Changeover time is the duration from the last good part of the previous product to the first good part of the next product. It directly impacts batch sizes, flexibility, and OEE.

Changeover time (also called setup time) includes everything that happens between producing the last good piece of Product A and the first good piece of Product B: Stopping the machine, removing tools, cleaning, installing new tools, adjusting settings, running test pieces, and quality verification.

Long changeover times force large batch sizes: If setup takes 4 hours, producing a small batch of 50 pieces makes no economic sense. This leads to overproduction, high inventory, and long lead times -- the cascade of waste triggered by setup inefficiency.

Changeover time is a key component of OEE's availability factor. Every minute of setup is a minute of lost production. Reducing changeover time directly increases effective capacity without capital investment.

The SMED methodology specifically targets changeover time reduction. But even without formal SMED, simply measuring and tracking changeover times creates visibility that drives improvement. What gets measured gets managed.

Formula

Changeover Time = Time of last good part (Product A) to first good part (Product B)

Practical Example

A printing press has a 75-minute changeover between jobs. With 8 changeovers per week, that is 10 hours of lost production -- more than an entire shift. After tracking each changeover step and applying SMED principles, changeover drops to 25 minutes. The freed 6.7 hours per week equal a 17% capacity increase.

How Leanshift Helps

Leanshift precisely timestamps every phase of the changeover process. By breaking setup into individual steps with measured times, teams can identify the longest steps and apply SMED to cut changeover time systematically.

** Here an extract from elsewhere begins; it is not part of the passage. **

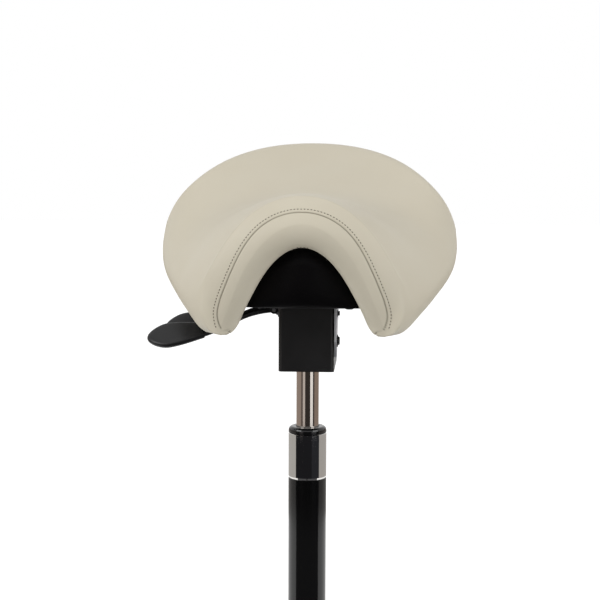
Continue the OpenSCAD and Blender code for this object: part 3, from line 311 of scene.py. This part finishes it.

Frequently Asked Questions

What is included in changeover time?

Everything from the last good part of the old product to the first good part of the new product. This includes shutdown, cleaning, tool change, adjustment, test runs, and quality approval. Many companies undercount by excluding test runs.

Why does changeover time affect batch size?

Long changeovers make small batches uneconomical because the setup cost is spread over fewer parts. Reducing changeover time makes small batches viable, enabling mixed-model production and shorter lead times.

What is a good changeover time?

It depends on the process, but SMED targets single-digit minutes (under 10 minutes). World-class operations achieve changeovers in 1-3 minutes. The benchmark is: short enough that batch size is no longer driven by setup time.